One is a funny beast and the other is a bunny feast.
Just called the tinnitus hotline
It didn’t stop ringing
What did the grape do when he got stepped on?
He let out a little wine
What do you call it when Batman skips out on church?
Christian Bale.
9/11 jokes are not funny
But the other 2 are
A gorilla walks into a bar
A gorilla comes into a bar and orders a martini. This totally amazes the bartender, but he thinks, "What the heck, I guess I might as well make the drink." So he mixes the martini. He then walks back over to the give it to the gorilla, and the animal is holding out a twenty-dollar bill. Well, now the bartender is just at a loss for words. He can't believe that a gorilla walked into his bar, ordered a martini, and then actually had a twenty-dollar bill to pay for it. So, in amazement, he takes the twenty and walks to the cash register to make the change. While he's standing in front of the cash register he stops for a second and thinks to himself, "Let me try something here and see if the gorilla notices anything." So he walks back over to the gorilla and hands him a dollar change. The gorilla doesn't say anything, he just sits there sipping the martini. After a few minutes the bartender just can't take it anymore. "You know," he says to the gorilla, "we don't get too many gorillas in here." And the gorilla says, "At nineteen dollars a drink I'm not surprised."
Wife was cleaning 12 year old son’s bedroom
When she finds a load of serious bondage gear and fetish mags. She asks her husband "what do we do?" Husband says "I'm no expert, but I wouldn't fucking spank him."
My friend keeps making up imaginary Middle Eastern countries..
I have to remind him what Israel.
My 4-year-old nephew has been learning Spanish since lockdown.
He can’t say ‘please’ which I think is poor for four
Dads are like Boomerangs.
I hope.
The CEO of a large gas station chain was arrested yesterday.
He was running a Shell corporation.
So, now that antifa has been declared a terrorist organization…
…when will the U.S. government start arming them?

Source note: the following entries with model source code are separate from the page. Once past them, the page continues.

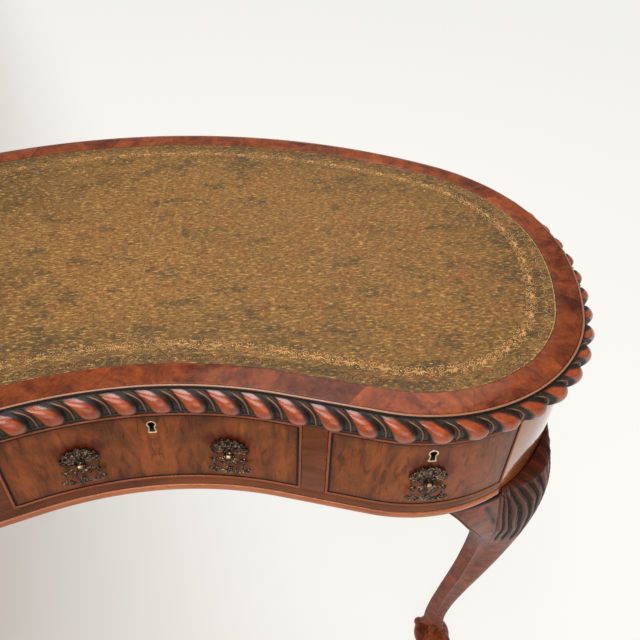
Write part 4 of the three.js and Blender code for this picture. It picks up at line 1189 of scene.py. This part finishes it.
def make_key_plate(name, along):
    """A thread of brass round a sunk keyhole"""
    def shrunk(amount):
        return ray_loop(plate_outline(-amount))

    face, back = PLATE_PROUD, PLATE_PROUD - PLATE_DEPTH
    rings = [(shrunk(0), back), (shrunk(0), face - 0.2 * MM), (shrunk(0.2 * MM), face),
             (shrunk(PLATE_THREAD - 0.2 * MM), face), (shrunk(PLATE_THREAD), face - 0.2 * MM),
             (shrunk(PLATE_THREAD), back)]
    plate = ring_plate(f"{name}_key_thread", rings, along, "brass")
    finished(plate, f"{name}_drawer", "pale_brass", f"{name}_escutcheon")
    # The keyhole is lined near black as painted shade inside it, and the sunk face round it is the same near
    # black
    hole, wide = (ray_loop(keyhole_outline(grow)) for grow in (0.3 * MM, 0.8 * MM))
    inner = shrunk(PLATE_THREAD + 0.02 * MM)
    rings = [(inner, -1.8 * MM), (inner, -0.1 * MM), (wide, -0.2 * MM), (hole, -0.6 * MM), (hole, -9 * MM)]
    plug = ring_plate(f"{name}_key_surround", rings, along, "hole")
    finished(plug, f"{name}_drawer", "figured_walnut")


def make_cockbead(name, x_first, x_last):
    """A half round rim mitred round a drawer's front"""
    width, proud, sunk = 2.6 * MM, 1.4 * MM, -8 * MM
    middle, overlap, shoulder = width / 2, 0.05 * MM, 0.2 * MM
    profile = [(-overlap, sunk)]
    for t in np.linspace(math.pi, 0, 8):
        x, y = math.cos(t) * (middle + overlap), math.sin(t) * (proud - shoulder)
        profile.append((middle + x, shoulder + y))
    profile.append((width, sunk))
    runs, climbs = len(steps(x_first, x_last)), 14
    rings = []
    for inset, out in profile:
        left, right = (along_at_x(x, FACE_OUT + out) for x in (x_first + inset, x_last - inset))
        corners = [(left, DRAWER_BOTTOM_Z + inset), (right, DRAWER_BOTTOM_Z + inset),
                   (right, DRAWER_TOP_Z - inset), (left, DRAWER_TOP_Z - inset)]
        line = np.concatenate([
            np.linspace(corners[i], corners[(i + 1) % 4], climbs if i % 2 else runs)[:-1] for i in range(4)])
        rings.append(bend(line[:, 0], FACE_OUT + out, line[:, 1]))
    rings = np.stack(rings, 1)
    rows, columns = rings.shape[:2]
    flat = np.stack(np.meshgrid(np.arange(rows) * 4 * MM, np.arange(columns) * MM, indexing="ij"), -1)
    bead = solid(f"{name}_cockbead", rings, grid_faces(rows, columns, True, True), "cockbead", flat=flat)
    finished(bead, f"{name}_drawer", "figured_walnut")


def make_drawer_front(name, x_first, x_last, key_along):
    x_first, x_last = x_first + DRAWER_GAP, x_last - DRAWER_GAP
    back = FACE_OUT - FRONT_THICKNESS
    low, high = DRAWER_BOTTOM_Z, DRAWER_TOP_Z
    rise = [low + up * MM for up in (0, 2.6, 4, 7, 14, 30, 56)]
    rise += [low + high - z for z in reversed(rise[:-1])]
    section = [(back, low), (back, high)] + [(FACE_OUT, z) for z in reversed(rise)]
    board = sweep(f"{name}_front_board", span(x_first, x_last, 3 * MM), section, "front")
    half, foot, over = LOCK_HALF + SEAM, -LOCK_HEIGHT - SEAM, 20 * MM
    cut_away(board, [
        cutter(plate_outline(0.1 * MM), -2.2 * MM, over, key_along, FACE_OUT, KEY_Z),
        cutter(keyhole_outline(0.4 * MM), -30 * MM, over, key_along, FACE_OUT, KEY_Z),
        cutter([(-half, foot), (half, foot), (half, over), (-half, over)], -20 * MM, LOCK_DEPTH + SEAM,
               key_along, back, high),
    ])
    points = np.zeros(len(board.data.vertices) * 3)
    board.data.vertices.foreach_get("co", points)
    x = points[::3]
    point_values(board.data, "side_gap", np.minimum(x - x_first, x_last - x))
    finished(sharpen(board), f"{name}_drawer", "figured_walnut", f"{name}_drawer_front")
    make_cockbead(name, x_first, x_last)
    make_key_plate(name, key_along)


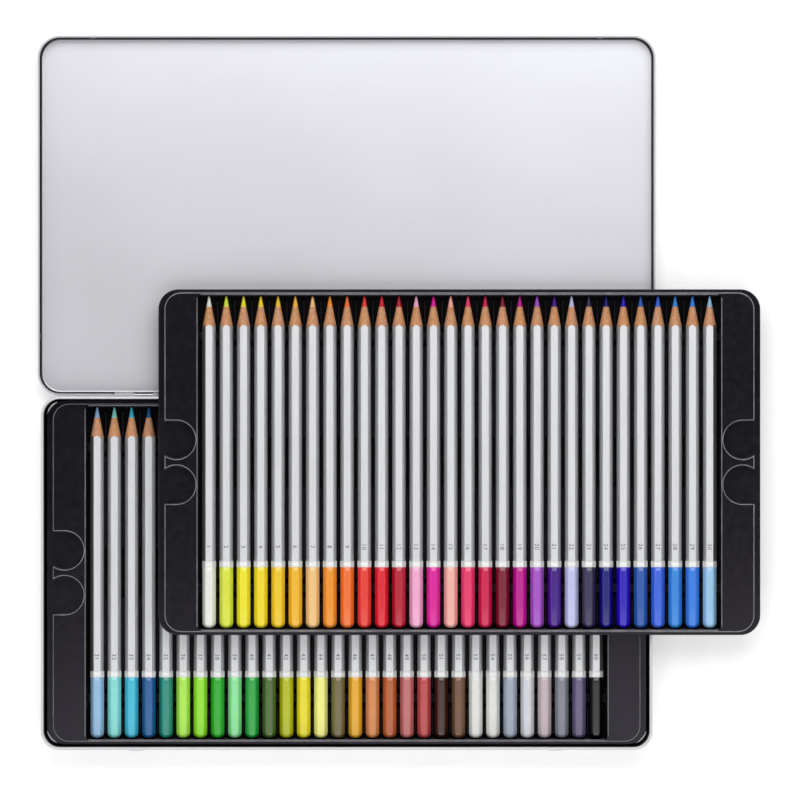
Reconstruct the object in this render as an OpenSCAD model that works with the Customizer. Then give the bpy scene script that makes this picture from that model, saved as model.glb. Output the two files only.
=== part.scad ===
// Flat hinged tin for sixty coloured pencils in two lift-out trays.
// Shown as displayed: lid swung back flat, upper tray laid across the rim.
// Millimetres. Origin: middle of the tin's underside. +X right, +Y towards
// the hinge, +Z up.

/* [Pencils] */
// Pencils in each tray
pencil_count = 30; // [16:2:30]
// Length of a sharpened pencil
pencil_len = 175; // [140:1:215]
// Width of a pencil across its corners
pencil_d = 7.2; // [6.6:0.1:8.8]
// Free space between neighbouring pencils
pencil_gap = 1.9; // [1.7:0.1:3]
// Length of the sharpened cone
cone_len = 16.5; // [12:0.5:22]
// Radius of the worn point of the lead
point_r = 0.4; // [0.3:0.05:0.8]
// Radius that rounds the corners of the dipped end
butt_round = 2.2; // [1:0.1:3]

/* [Trays] */
// How far the pencils' tops lie below the tray's shelves
pencil_sunk = 2.2; // [1:0.1:5]
// Thickness of the formed plastic sheet
tray_sheet = 0.8; // [0.6:0.1:1.1]
// Width of the flat shelf at each end of the pencil well
shelf_w = 17.4; // [15:0.1:30]
// Width of the foot flange at the tray's ends
flange_x = 3.4; // [1.5:0.1:4]
// Width of the foot flange along the tray's long sides
flange_y = 1.8; // [1.2:0.1:3]
// Width of the ledge between the well and the long sides
ledge_w = 1.2; // [1:0.1:3]
// Corner radius of the tray
tray_r = 10.5; // [6:0.5:12]
// Free space at each end of a pencil
end_gap = 0.7; // [0.4:0.1:2]
// Space between the outer pencils' corners and the well's walls
well_margin = 2.4; // [1.5:0.1:5]
// Corner radius of the pencil well
well_r = 2; // [1:0.5:4]
// Distance from the well's ends to the middle of the saddles
saddle_in = 21.9; // [15:0.1:35]
// Thickness of the saddles
saddle_t = 3.8; // [2:0.1:6]
// Plastic between a pencil's lowest corner line and the well's floor
saddle_floor = 0.5; // [0.3:0.1:1]
// How far the saddles rise above the pencils' centre lines
saddle_rise = 0.4; // [0.2:0.1:0.8]
// Play between a pencil's corners and its saddle
saddle_play = 0.05; // [0.02:0.01:0.3]
// Width of a fence between two pencils at its foot
fence_foot = 1.5; // [1:0.1:1.5]
// Width of a fence at its top
fence_top = 0.7; // [0.4:0.1:0.9]
// How far the fences stay below the pencils' centre lines
fence_drop = 0.1; // [0:0.1:1]
// Width of the slot without fences across the middle of the well
mid_slot = 26.2; // [10:0.2:50]
// Space from the fences to the saddles and the well's ends
fence_gap = 3.2; // [1:0.1:5]
// Radius of a finger pocket
pocket_r = 10.2; // [8:0.1:12]
// Distance between the two finger pockets' centres
pocket_pitch = 23.6; // [22.5:0.1:30]
// Width of shelf left between a finger pocket and the pencil well
pocket_wall = 1; // [0.9:0.1:3]

/* [Tin] */
// Thickness of the tinplate
tin_sheet = 0.35; // [0.25:0.05:0.6]
// Diameter of the curled rim of the base
rim_d = 1.5; // [1.2:0.1:2]
// Outer corner radius of the base
base_r = 10; // [8:0.5:14]
// Bend radius between the base's floor and walls
floor_bend = 2; // [1:0.1:3]
// Height of the floor bead that the lower tray stands on
bead_h = 0.6; // [0.4:0.1:1]
// Width of the floor bead
bead_w = 2.4; // [1.6:0.1:4]
// Distance from the base's walls to the floor bead
bead_in = 6; // [5:0.5:12]
// Space between a tray and the base's end walls
tray_play_x = 1.1; // [1:0.1:4]
// Space between a tray and the base's long walls
tray_play_y = 0.6; // [0.6:0.1:3]
// Space between the stacked trays
stack_play = 0.25; // [0.1:0.05:1]
// Height of the base's rim above the stacked trays
rim_over = 2.6; // [1:0.1:6]
// How far the two catch bulges of the front rim stand out
catch_out = 0.8; // [0.3:0.1:0.8]
// Length of a catch bulge
catch_len = 11; // [8:0.5:16]
// Height of a catch bulge
catch_h = 1.1; // [0.8:0.1:1.1]
// Distance of the catch bulges' middles from the base's ends
catch_in = 50.5; // [25:0.5:70]

/* [Lid] */
// Height of the closed lid's top above the base's rim
lid_over = 2.8; // [2:0.1:5]
// Space from the base's rim to the lid's outer face at the ends
lid_side = 1.8; // [1.8:0.1:3]
// Space from the base's rim to the lid's outer face at the front
lid_front = 2.3; // [2.3:0.1:3]
// Space from the base's rim to the lid's outer face at the hinge
lid_rear = 1.2; // [1.1:0.1:1.5]
// Diameter of the lid's curled edge
hem_d = 1; // [0.8:0.1:1.2]
// Bend radius between the lid's panel and walls
lid_bend = 2.5; // [1.5:0.1:4]
// How far a closing dimple stands into the lid
dimple_in = 1; // [0.5:0.05:1.1]
// Radius of the ball that presses a dimple
dimple_ball = 3.5; // [2.5:0.1:4]
// Height of the dimples above the lid's edge
dimple_up = 5.5; // [4:0.1:7]
// Distance of the front dimples from the lid's ends
dimple_side = 29; // [22:1:60]
// Distance of the end dimples from the hinge
dimple_back = 31; // [22:1:100]

/* [Hinge] */
// Radius of the hinge pins
pin_r = 0.6; // [0.5:0.05:0.7]
// Running clearance between a pin and its knuckles
pin_play = 0.06; // [0.03:0.01:0.1]
// Outer radius of the knuckles
knuckle_r = 1.25; // [1.1:0.05:1.4]
// Length of one hinge
hinge_len = 30; // [18:1:36]
// Distance of each hinge's middle from the base's end
hinge_in = 54; // [38:1:56]
// Gap between neighbouring knuckles
knuckle_gap = 0.3; // [0.2:0.05:0.6]
// Thickness of the tabs that carry the base's knuckles
tab_t = 0.9; // [0.6:0.1:1.1]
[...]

There’s a little known legend about Attila the hun
The story goes that Attila used to collect exotic animals that he found during his conquests. He particularly liked dangerous or fearsome animals, and his favourite was a giant snake. He was so fond of it, it was said that he brought it with him on every campaign. But his snake lost its appetite, and soon stopped eating altogether; perhaps due to the stress of frequent travel and an irregular diet. Wishing to save his prized pet, Attila sought help from the local chirurgeons and witch doctors. None of them could do anything for him, until a wizened sage suggested feeding the serpent only young female virgins. Attila was pleased with this idea, and was delighted to find that a city he had raided just happened to have a Christian convent with a convenient supply of the recommended food for his pet. But the snake refused to eat, or even touch any of the consecrated virgins from the convent. Enraged, Attila sent for the soothsayer who advised him to have him executed. Standing before Attila, the old man calmly said, "Before thou killest me, may thee first bring the snake and one of the women to me." Curious, Attila did as he asked. Then the old man took some bread and gave it to Attila. "Now hold these in both hands," he instructed. Attila did so, and as soon as he did, the snake let out a terrifying hiss, and swallowed the virgin whole. To an amazed Attila, the old man simply said, "Thy anaconda don't want nun unless you've got buns, Hun."
What’s E.T. short for?
Because he’s got little legs
Why do trees look a little suspicious on sunny days?
They seem a bit shady.
I hate dying
It will be the last thing I do.
Whats the difference between a Cactus and a School bus?
A cactus has all the little pricks on the outside.
I was feeling lonely so I bought some shares
It's nice to have some company
Did you hear about the cheese factory that exploded in France?
It was horrible, nothing left but de Brie.